In this case, the valve timing determiner determines timings for the opening and closing the intake and/or exhaust valves based on the target cylinder torque calculated by the target cylinder torque calculator and the intake manifold negative pressure detected by the intake manifold negative pressure detector. This is because the torque of the internal combustion engine is controlled while supplying a predetermined intake manifold negative pressure to a system operating based on the intake manifold negative pressure, such as a brake booster constituting a braking system of the vehicle, an exhaust gas recirculation system (EGR system) for returning part of the exhaust gas in the internal combustion engine to the intake system, and the like.

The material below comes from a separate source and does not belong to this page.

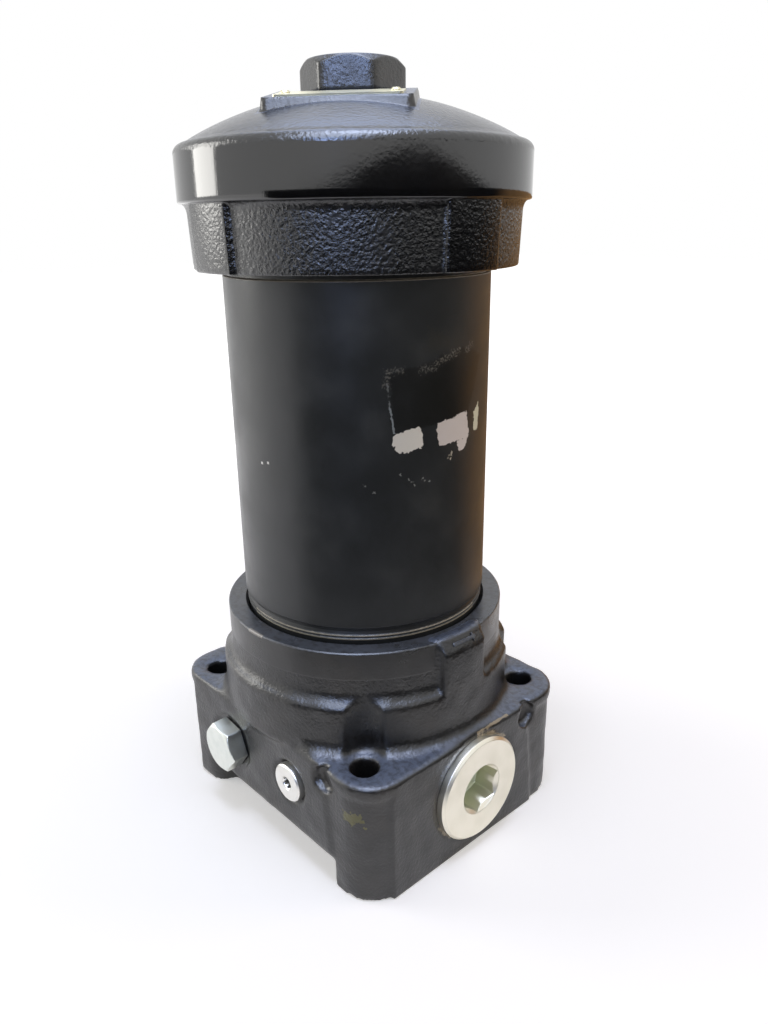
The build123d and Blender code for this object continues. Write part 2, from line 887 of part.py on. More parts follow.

An internal combustion engine according to a second aspect of the invention comprises valve mechanisms that drive at least one of intake and exhaust valves of the internal combustion engine in their opening and closing directions by means of an electromagnetic force, a transmission capable of changing a gear change ratio, and a controller that controls one of the valve mechanism and the transmission in accordance with the an operation state of the other valve mechanism and the transmission.
According to the above-mentioned second aspect, one of the e valve mechanism and the transmission is controlled in accordance with an operation state of the other of the valve mechanism and the transmission. Therefore, it is possible to further improve the driveability.
The controller may control the valve mechanism, and may control opening characteristics of at least one of the intake and exhaust valves in accordance with an operation state of the transmission. According to this aspect, it is possible to absorb an acceleration-deceleration shock resulting from gear-change operation of the transmission, and further improve the driveability.